# GIVEN INFORMATION
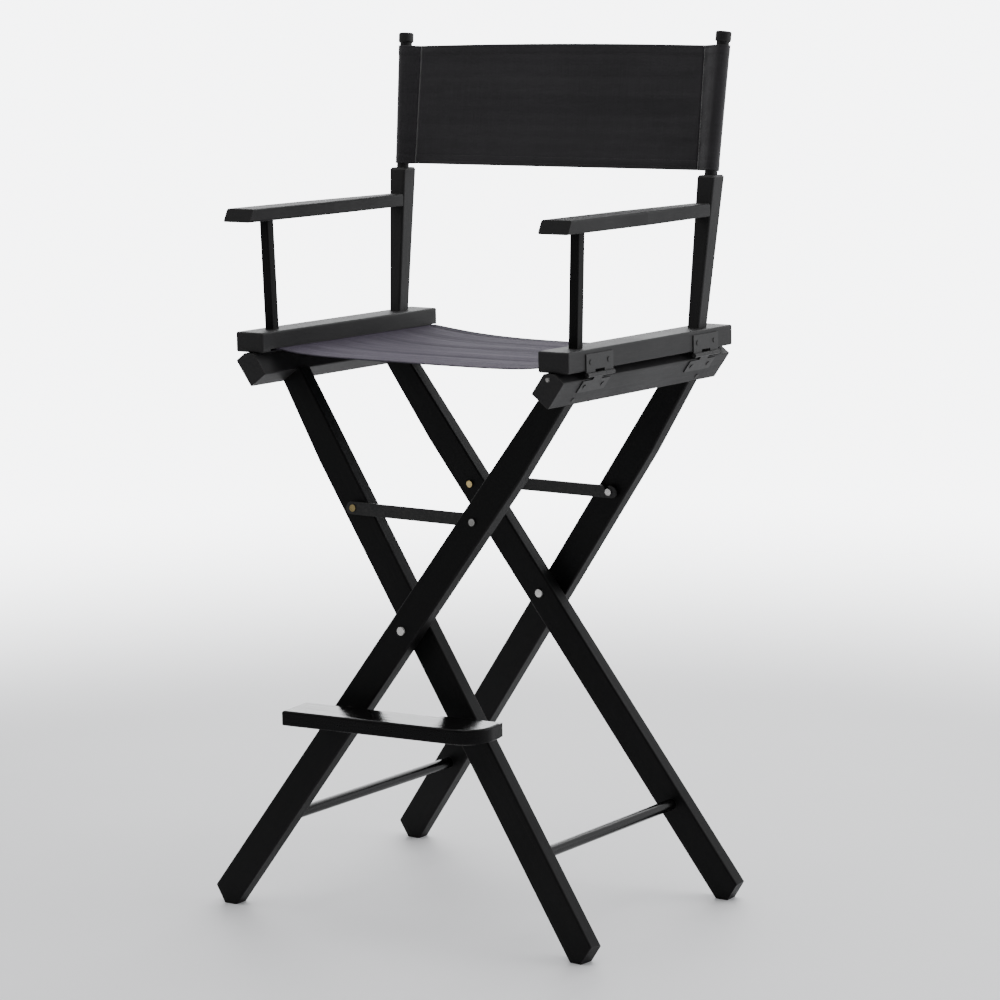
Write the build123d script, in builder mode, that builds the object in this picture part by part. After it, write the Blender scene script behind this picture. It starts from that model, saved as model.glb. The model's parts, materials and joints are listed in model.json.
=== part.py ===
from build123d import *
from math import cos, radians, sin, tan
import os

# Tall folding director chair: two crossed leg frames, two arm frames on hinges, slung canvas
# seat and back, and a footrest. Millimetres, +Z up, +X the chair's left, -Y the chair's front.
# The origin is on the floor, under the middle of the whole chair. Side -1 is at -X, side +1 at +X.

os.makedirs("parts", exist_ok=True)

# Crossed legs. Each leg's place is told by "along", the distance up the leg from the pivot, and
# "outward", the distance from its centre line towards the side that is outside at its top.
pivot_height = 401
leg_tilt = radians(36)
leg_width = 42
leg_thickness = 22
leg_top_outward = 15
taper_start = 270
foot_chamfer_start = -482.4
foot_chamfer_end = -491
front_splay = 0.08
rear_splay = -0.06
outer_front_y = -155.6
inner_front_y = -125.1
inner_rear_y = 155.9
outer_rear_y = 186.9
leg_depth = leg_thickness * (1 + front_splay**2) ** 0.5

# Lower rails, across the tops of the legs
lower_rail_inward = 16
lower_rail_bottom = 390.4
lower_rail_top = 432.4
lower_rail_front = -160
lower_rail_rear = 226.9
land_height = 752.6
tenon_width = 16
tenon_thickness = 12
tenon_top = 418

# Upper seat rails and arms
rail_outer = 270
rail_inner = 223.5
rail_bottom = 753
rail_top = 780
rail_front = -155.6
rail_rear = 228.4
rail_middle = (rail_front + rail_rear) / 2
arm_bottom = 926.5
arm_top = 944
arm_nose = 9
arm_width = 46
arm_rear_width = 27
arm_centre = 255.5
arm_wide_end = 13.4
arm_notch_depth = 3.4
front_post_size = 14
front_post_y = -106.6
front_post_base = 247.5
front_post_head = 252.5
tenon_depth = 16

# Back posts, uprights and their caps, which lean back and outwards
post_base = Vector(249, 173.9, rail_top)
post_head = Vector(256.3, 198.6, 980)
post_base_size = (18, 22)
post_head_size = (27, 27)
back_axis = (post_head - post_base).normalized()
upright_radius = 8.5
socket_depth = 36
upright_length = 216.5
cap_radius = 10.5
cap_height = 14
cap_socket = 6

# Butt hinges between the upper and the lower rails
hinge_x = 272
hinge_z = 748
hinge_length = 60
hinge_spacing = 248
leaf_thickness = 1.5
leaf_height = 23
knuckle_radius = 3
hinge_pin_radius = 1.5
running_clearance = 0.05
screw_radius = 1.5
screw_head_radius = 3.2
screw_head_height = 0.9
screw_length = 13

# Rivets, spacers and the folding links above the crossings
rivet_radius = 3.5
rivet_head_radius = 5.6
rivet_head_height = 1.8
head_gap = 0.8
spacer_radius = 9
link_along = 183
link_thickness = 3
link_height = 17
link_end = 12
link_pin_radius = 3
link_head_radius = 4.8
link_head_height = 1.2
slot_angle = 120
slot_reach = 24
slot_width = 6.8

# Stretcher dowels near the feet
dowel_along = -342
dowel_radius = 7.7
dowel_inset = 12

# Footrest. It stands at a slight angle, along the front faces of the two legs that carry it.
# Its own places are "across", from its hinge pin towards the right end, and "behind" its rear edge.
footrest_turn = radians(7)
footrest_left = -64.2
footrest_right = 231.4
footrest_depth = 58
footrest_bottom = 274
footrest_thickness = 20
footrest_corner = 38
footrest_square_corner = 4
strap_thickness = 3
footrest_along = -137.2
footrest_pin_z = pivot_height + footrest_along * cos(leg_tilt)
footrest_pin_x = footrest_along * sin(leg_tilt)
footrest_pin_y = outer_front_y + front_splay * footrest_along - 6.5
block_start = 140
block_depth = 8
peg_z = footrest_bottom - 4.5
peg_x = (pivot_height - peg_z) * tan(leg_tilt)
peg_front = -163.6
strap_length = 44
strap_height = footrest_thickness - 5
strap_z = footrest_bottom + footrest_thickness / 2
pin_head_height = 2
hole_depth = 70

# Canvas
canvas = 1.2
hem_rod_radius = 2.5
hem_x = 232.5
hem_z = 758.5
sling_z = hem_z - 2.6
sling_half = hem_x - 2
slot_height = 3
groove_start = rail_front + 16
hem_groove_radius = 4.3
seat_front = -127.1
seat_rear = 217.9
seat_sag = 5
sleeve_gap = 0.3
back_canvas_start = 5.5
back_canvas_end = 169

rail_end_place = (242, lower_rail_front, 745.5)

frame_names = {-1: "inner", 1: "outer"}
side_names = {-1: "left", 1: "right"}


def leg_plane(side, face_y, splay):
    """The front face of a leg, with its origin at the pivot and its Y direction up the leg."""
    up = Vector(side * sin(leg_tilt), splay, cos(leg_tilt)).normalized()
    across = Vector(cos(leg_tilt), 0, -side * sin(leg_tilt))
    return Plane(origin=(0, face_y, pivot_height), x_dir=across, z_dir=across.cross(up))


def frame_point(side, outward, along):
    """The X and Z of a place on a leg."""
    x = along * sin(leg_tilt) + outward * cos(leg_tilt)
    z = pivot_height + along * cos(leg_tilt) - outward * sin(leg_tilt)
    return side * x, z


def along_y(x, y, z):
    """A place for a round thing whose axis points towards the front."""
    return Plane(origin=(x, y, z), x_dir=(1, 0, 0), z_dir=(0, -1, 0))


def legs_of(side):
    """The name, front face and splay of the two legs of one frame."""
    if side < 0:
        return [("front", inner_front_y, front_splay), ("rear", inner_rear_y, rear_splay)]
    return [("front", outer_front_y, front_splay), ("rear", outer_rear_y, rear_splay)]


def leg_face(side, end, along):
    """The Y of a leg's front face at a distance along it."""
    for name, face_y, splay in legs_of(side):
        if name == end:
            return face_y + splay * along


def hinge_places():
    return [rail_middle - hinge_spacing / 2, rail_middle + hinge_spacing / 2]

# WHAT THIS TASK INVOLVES
Write out the material from the first line to the last, exactly.

# ANSWER
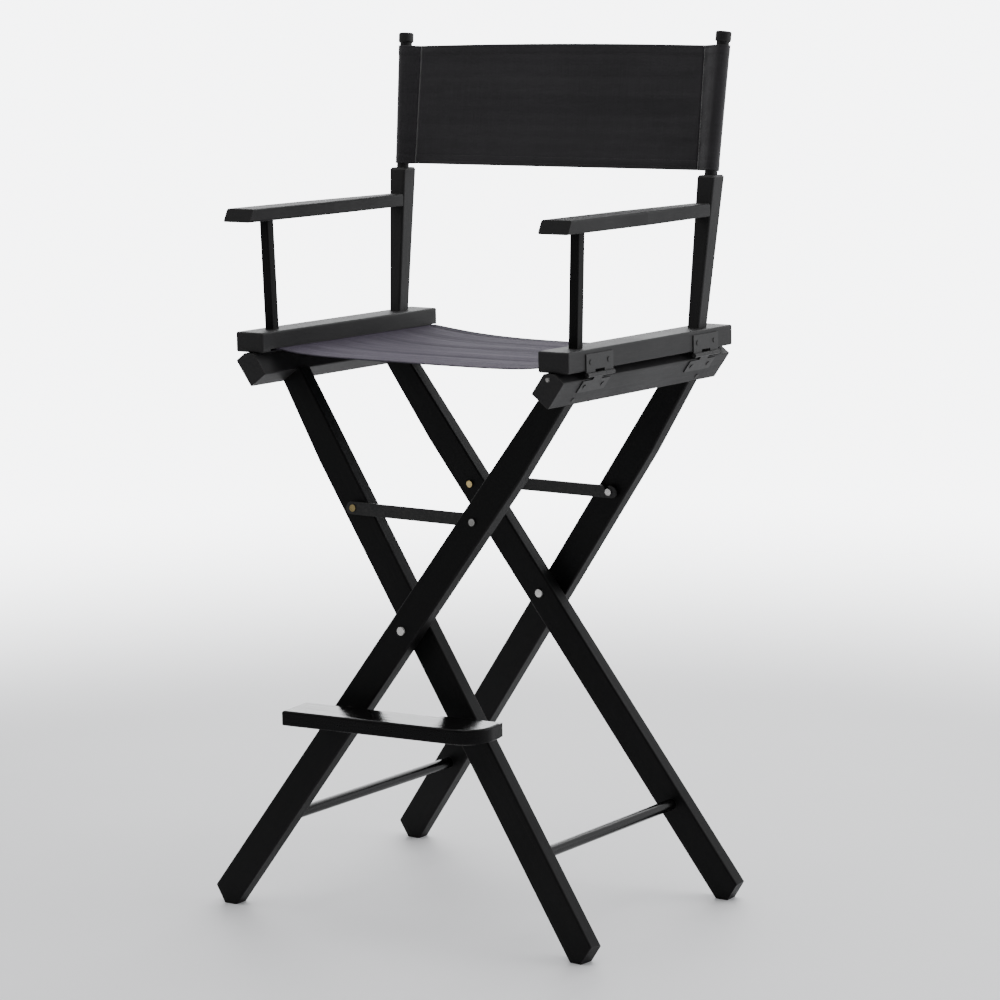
Write the build123d script, in builder mode, that builds the object in this picture part by part. After it, write the Blender scene script behind this picture. It starts from that model, saved as model.glb. The model's parts, materials and joints are listed in model.json.
=== part.py ===
from build123d import *
from math import cos, radians, sin, tan
import os

# Tall folding director chair: two crossed leg frames, two arm frames on hinges, slung canvas
# seat and back, and a footrest. Millimetres, +Z up, +X the chair's left, -Y the chair's front.
# The origin is on the floor, under the middle of the whole chair. Side -1 is at -X, side +1 at +X.

os.makedirs("parts", exist_ok=True)

# Crossed legs. Each leg's place is told by "along", the distance up the leg from the pivot, and
# "outward", the distance from its centre line towards the side that is outside at its top.
pivot_height = 401
leg_tilt = radians(36)
leg_width = 42
leg_thickness = 22
leg_top_outward = 15
taper_start = 270
foot_chamfer_start = -482.4
foot_chamfer_end = -491
front_splay = 0.08
rear_splay = -0.06
outer_front_y = -155.6
inner_front_y = -125.1
inner_rear_y = 155.9
outer_rear_y = 186.9
leg_depth = leg_thickness * (1 + front_splay**2) ** 0.5

# Lower rails, across the tops of the legs
lower_rail_inward = 16
lower_rail_bottom = 390.4
lower_rail_top = 432.4
lower_rail_front = -160
lower_rail_rear = 226.9
land_height = 752.6
tenon_width = 16
tenon_thickness = 12
tenon_top = 418

# Upper seat rails and arms
rail_outer = 270
rail_inner = 223.5
rail_bottom = 753
rail_top = 780
rail_front = -155.6
rail_rear = 228.4
rail_middle = (rail_front + rail_rear) / 2
arm_bottom = 926.5
arm_top = 944
arm_nose = 9
arm_width = 46
arm_rear_width = 27
arm_centre = 255.5
arm_wide_end = 13.4
arm_notch_depth = 3.4
front_post_size = 14
front_post_y = -106.6
front_post_base = 247.5
front_post_head = 252.5
tenon_depth = 16

# Back posts, uprights and their caps, which lean back and outwards
post_base = Vector(249, 173.9, rail_top)
post_head = Vector(256.3, 198.6, 980)
post_base_size = (18, 22)
post_head_size = (27, 27)
back_axis = (post_head - post_base).normalized()
upright_radius = 8.5
socket_depth = 36
upright_length = 216.5
cap_radius = 10.5
cap_height = 14
cap_socket = 6

# Butt hinges between the upper and the lower rails
hinge_x = 272
hinge_z = 748
hinge_length = 60
hinge_spacing = 248
leaf_thickness = 1.5
leaf_height = 23
knuckle_radius = 3
hinge_pin_radius = 1.5
running_clearance = 0.05
screw_radius = 1.5
screw_head_radius = 3.2
screw_head_height = 0.9
screw_length = 13

# Rivets, spacers and the folding links above the crossings
rivet_radius = 3.5
rivet_head_radius = 5.6
rivet_head_height = 1.8
head_gap = 0.8
spacer_radius = 9
link_along = 183
link_thickness = 3
link_height = 17
link_end = 12
link_pin_radius = 3
link_head_radius = 4.8
link_head_height = 1.2
slot_angle = 120
slot_reach = 24
slot_width = 6.8

# Stretcher dowels near the feet
dowel_along = -342
dowel_radius = 7.7
dowel_inset = 12

# Footrest. It stands at a slight angle, along the front faces of the two legs that carry it.
# Its own places are "across", from its hinge pin towards the right end, and "behind" its rear edge.
footrest_turn = radians(7)
footrest_left = -64.2
footrest_right = 231.4
footrest_depth = 58
footrest_bottom = 274
footrest_thickness = 20
footrest_corner = 38
footrest_square_corner = 4
strap_thickness = 3
footrest_along = -137.2
footrest_pin_z = pivot_height + footrest_along * cos(leg_tilt)
footrest_pin_x = footrest_along * sin(leg_tilt)
footrest_pin_y = outer_front_y + front_splay * footrest_along - 6.5
block_start = 140
block_depth = 8
peg_z = footrest_bottom - 4.5
peg_x = (pivot_height - peg_z) * tan(leg_tilt)
peg_front = -163.6
strap_length = 44
strap_height = footrest_thickness - 5
strap_z = footrest_bottom + footrest_thickness / 2
pin_head_height = 2
hole_depth = 70

# Canvas
canvas = 1.2
hem_rod_radius = 2.5
hem_x = 232.5
hem_z = 758.5
sling_z = hem_z - 2.6
sling_half = hem_x - 2
slot_height = 3
groove_start = rail_front + 16
hem_groove_radius = 4.3
seat_front = -127.1
seat_rear = 217.9
seat_sag = 5
sleeve_gap = 0.3
back_canvas_start = 5.5
back_canvas_end = 169

rail_end_place = (242, lower_rail_front, 745.5)

frame_names = {-1: "inner", 1: "outer"}
side_names = {-1: "left", 1: "right"}


def leg_plane(side, face_y, splay):
    """The front face of a leg, with its origin at the pivot and its Y direction up the leg."""
    up = Vector(side * sin(leg_tilt), splay, cos(leg_tilt)).normalized()
    across = Vector(cos(leg_tilt), 0, -side * sin(leg_tilt))
    return Plane(origin=(0, face_y, pivot_height), x_dir=across, z_dir=across.cross(up))


def frame_point(side, outward, along):
    """The X and Z of a place on a leg."""
    x = along * sin(leg_tilt) + outward * cos(leg_tilt)
    z = pivot_height + along * cos(leg_tilt) - outward * sin(leg_tilt)
    return side * x, z


def along_y(x, y, z):
    """A place for a round thing whose axis points towards the front."""
    return Plane(origin=(x, y, z), x_dir=(1, 0, 0), z_dir=(0, -1, 0))


def legs_of(side):
    """The name, front face and splay of the two legs of one frame."""
    if side < 0:
        return [("front", inner_front_y, front_splay), ("rear", inner_rear_y, rear_splay)]
    return [("front", outer_front_y, front_splay), ("rear", outer_rear_y, rear_splay)]


def leg_face(side, end, along):
    """The Y of a leg's front face at a distance along it."""
    for name, face_y, splay in legs_of(side):
        if name == end:
            return face_y + splay * along


def hinge_places():
    return [rail_middle - hinge_spacing / 2, rail_middle + hinge_spacing / 2]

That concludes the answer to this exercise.